O ile gębą buzią czułem jeszcze jakiś etanol, o tyle mój kinol niczego
takiego nie rejestruje. Zero alkoholu przy ponad dziesięciu voltach! Za to wciąż jest mega
czekoladowo, wciąż kakaowo i dobitnie pralinkowo. Pojawia się nawet szczypta
wanilii. Jednakże przed nią ochoczo śmiga po torze uroczy mariaż kawy zbożowej
i prażonego słodu. Po piętach drepczą im soczyste akcenty toffi, melasy i
pieczywa razowego. Daleko w tle natomiast majaczą echa karmelu, lukrecji oraz
suszonych leśnych owoców! Cóż za niebagatelna złożoność, jak na piwo bez dodatków.
Jestem mocno zauroczony takim obrotem sprawy.
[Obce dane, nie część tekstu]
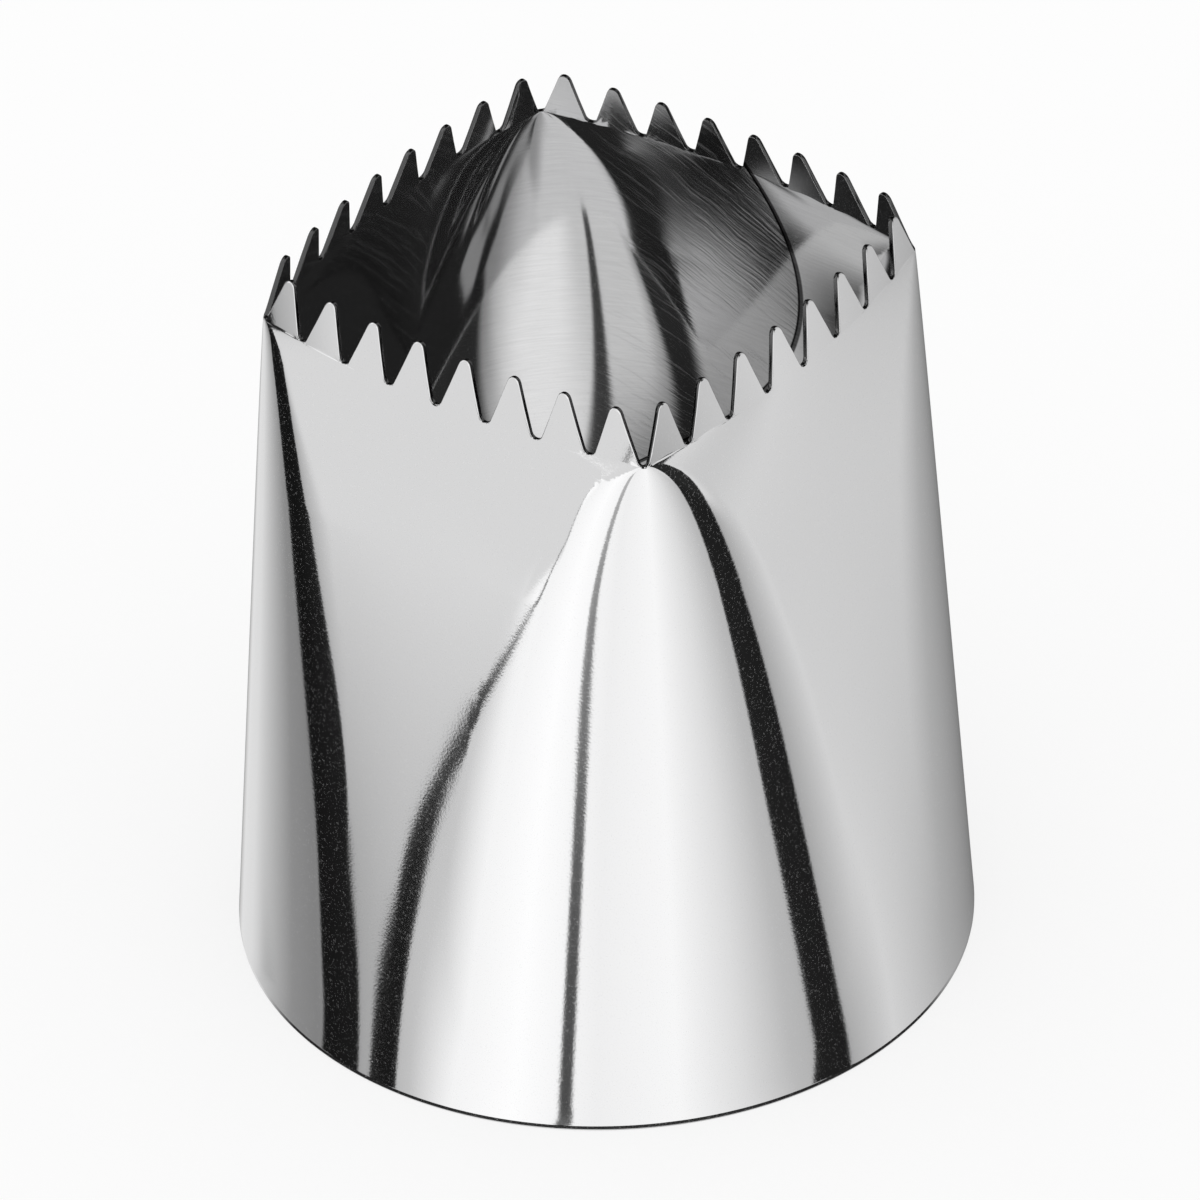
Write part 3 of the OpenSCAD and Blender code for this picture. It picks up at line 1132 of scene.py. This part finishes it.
@dataclass
class Studio:
    """The floor, the light and the camera.

    The camera stands at a bearing and an elevation, with a roll, all in degrees, at a distance from its
    target. Its focal length is in pixels of the photograph's frame. The camera sees shadow_share of the
    floor's shading. The foot is the round patch of floor that the inside of the nozzle reflects, with light
    and shade painted on it.
    """

    stand: float = -53.27
    climb: float = 35.52
    roll: float = -1.47
    distance: float = 720.3 * MM
    target: tuple[float, float, float] = (0.07 * MM, 0.05 * MM, 30.06 * MM)
    frame_px: float = 1200.0
    focal_px: float = 9038.0
    nearest: float = 10.0 * MM
    floor_size: float = 6.0
    floor_white: float = 0.95
    shadow_share: float = 0.3
    foot_r: float = 29.55 * MM
    foot_lift: float = 0.02 * MM
    foot_corners: int = 96
    room: Room = Room()
    glow: FootGlow = FootGlow()

    def build(self) -> None:
        """Sets up the floor, the light and the camera."""
        self._floor()
        self._foot()
        self._world()
        self._camera()
        bpy.context.scene.view_settings.view_transform = "Standard"

    def _camera(self) -> None:
        """Places the camera at the photograph's view."""
        stand, climb, roll = (math.radians(angle) for angle in (self.stand, self.climb, self.roll))
        away = Vector((math.cos(climb) * math.cos(stand), math.cos(climb) * math.sin(stand), math.sin(climb)))
        level = Vector((-math.sin(stand), math.cos(stand), 0.0))
        upright = away.cross(level)
        right = math.cos(roll) * level + math.sin(roll) * upright
        up = math.cos(roll) * upright - math.sin(roll) * level
        lens = bpy.data.cameras.new("camera")
        lens.sensor_fit = "HORIZONTAL"
        lens.angle = 2.0 * math.atan(self.frame_px / 2.0 / self.focal_px)
        lens.clip_start = self.nearest
        camera = bpy.data.objects.new("camera", lens)
        turn = Matrix((right, up, away)).transposed().to_4x4()
        camera.matrix_world = Matrix.Translation(Vector(self.target) + self.distance * away) @ turn
        bpy.context.collection.objects.link(camera)
        bpy.context.scene.camera = camera

    def _floor(self) -> None:
        """Lays a plain pale floor that shows white and keeps a soft shadow."""
        bpy.ops.object.select_all(action="DESELECT")
        bpy.ops.mesh.primitive_plane_add(size=self.floor_size, location=(0.0, 0.0, 0.0))
        floor = bpy.context.object
        floor.name = "floor"
        floor.visible_glossy = False
        pale = bpy.data.materials.new("pale_floor")
        pale.use_nodes = True
        bench = NodeBench(pale.node_tree)
        tint = (self.floor_white, self.floor_white, self.floor_white, 1.0)
        white = bench.add("ShaderNodeEmission", None, {"Strength": 1.0}).outputs["Emission"]
        matt = bench.add("ShaderNodeBsdfDiffuse", None, {"Color": tint}).outputs["BSDF"]
        seen = Signal(bench, bench.add("ShaderNodeLightPath").outputs["Is Camera Ray"])
        share = seen * (1.0 - self.shadow_share)
        blend = bench.add("ShaderNodeMixShader", None, {"Fac": share, 1: matt, 2: white})
        bench.add("ShaderNodeOutputMaterial", None, {"Surface": blend.outputs["Shader"]})
        floor.data.materials.append(pale)

    def _foot(self) -> None:
        """Lays the patch under the nozzle that its inside reflects, painted as if lit through the outlet."""
        bpy.ops.object.select_all(action="DESELECT")
        bpy.ops.mesh.primitive_circle_add(
            vertices=self.foot_corners,
            radius=self.foot_r,
            fill_type="NGON",
            location=(0.0, 0.0, self.foot_lift),
        )
        foot = bpy.context.object
        foot.name = "floor_under_nozzle"
        foot.visible_camera = False
        foot.visible_diffuse = False
        foot.visible_shadow = False
        lit = bpy.data.materials.new("floor_painted_light_through_outlet")
        lit.use_nodes = True
        bench = NodeBench(lit.node_tree)
        x, y, _ = bench.channels(bench.add("ShaderNodeTexCoord").outputs["Object"])
        turn = math.radians(self.stand)
        right = (y * math.cos(turn) - x * math.sin(turn)) / MM
        away = (x * -math.cos(turn) - y * math.sin(turn)) / MM
        # The glow is painted light and shade, standing for light through the outlet.
        glow = bench.add("ShaderNodeEmission", None, {"Strength": self.glow.tone(bench, right, away)})
        bench.add("ShaderNodeOutputMaterial", None, {"Surface": glow.outputs["Emission"]})
        foot.data.materials.append(lit)

    def _world(self) -> None:
        """Lights the scene with plain white light, and shows the polish the room."""
        world = bpy.data.worlds.new("studio")
        bpy.context.scene.world = world
        world.use_nodes = True
        bench = NodeBench(world.node_tree)
        x, y, z = bench.channels(bench.add("ShaderNodeTexCoord").outputs["Generated"])
        elevation = bench.math("ARCSINE", z) * DEGREES
        turn = bench.math("ARCTAN2", y, x) * DEGREES
        bearing = bench.math("WRAP", turn - self.stand, FULL_TURN / 2.0, -FULL_TURN / 2.0)
        polish = Signal(bench, bench.add("ShaderNodeLightPath").outputs["Is Glossy Ray"])
        strength = polish * self.room.tone(bench, bearing, elevation) + (1.0 - polish)
        light = bench.add("ShaderNodeBackground", None, {"Color": WHITE, "Strength": strength})
        bench.add("ShaderNodeOutputWorld", None, {"Surface": light.outputs["Background"]})


FINISHES = {
    Finish.OUTSIDE: PolishedSteel(
        "steel_outside", reflectance=0.86, roughness=0.04, speckle=0.03, grain=0.001 * MM, dust=0.09
    ),
    Finish.INSIDE: PolishedSteel(
        "steel_inside",
        reflectance=0.84,
        roughness=0.05,
        speckle=0.03,
        grain=0.0002 * MM,
        brushing=0.0004 * MM,
        streaks=0.16,
        # Painted shade and scratches along a mark on the inside.
        shade_and_scratches=PaintedShadeAndScratches(),
    ),
    # The cut edge's low reflectance is painted shade that keeps its edges dark.
    Finish.CUT_EDGE: PolishedSteel(
        "steel_cut_edge", reflectance=0.12, roughness=0.08, speckle=0.1, grain=0.0005 * MM, dust=0.02
    ),
}


def main() -> None:
    """Builds the nozzle and its studio, and reports each piece."""
    logging.basicConfig(level=logging.INFO, format="%(name)s: %(message)s")
    Studio().build()
    low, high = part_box("nozzle_shell")
    base_r = min(high[0] - low[0], high[1] - low[1]) / 2.0
    nozzle = NozzleShell(NozzleForm(base_r=base_r, top_z=high[2]))
    shell = nozzle.build()
    nozzle.dress(shell, FINISHES)
    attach(shell, "root")
    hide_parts("nozzle_shell")
    triangles = sum(len(face.vertices) - 2 for face in shell.data.polygons)
    log.info("%s: %d triangles", shell.name, triangles)


if __name__ == "__main__":
    main()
Takie coś, to ja mogę wąchać na
łożu śmierci nawet ;p
Co tu dużo mówić? Idiota to kawał świetnego,
okrutnie intensywnego i cholernie smacznego napitku, który czaruje idealnym
balansem, niebiańską gęstością, gładkością jedwabiu i potulnością baranka
zarazem. Piwo nie jest jakoś strasznie zadziorne, czy charakterne, ale jest za
to szalenie pełne w smaku. Ciało jest naprawdę potężne, przy tym nie za słodkie
i nie za gorzkie. Takie w sam raz. Do rany przyłóż i patrz, czy się dobrze goi.
Szczególną robotę robi tutaj ten kosmicznie długi i esencjonalny finisz. Piwo
przełykasz, a czujesz je jeszcze dobre dziesięć minut później. Genialnie się to
pije i to pomimo srogich, jak syberyjskie zimy parametrów. WOW!!! Wyśmienity
trunek. Pozycja obowiązkowa dla każdego beergeeka.
OCENA: 9/10
CENA: 15.99ZŁ (Z Innej Beczki)
ALK. 10,5%
TERMIN WAŻNOŚCI: 05.2019
TRZECH KUMPLI – BROWAR LOTNY//BROWAR ZAPANBRAT
Naprawdę świetnie napisane. Pozdrawiam.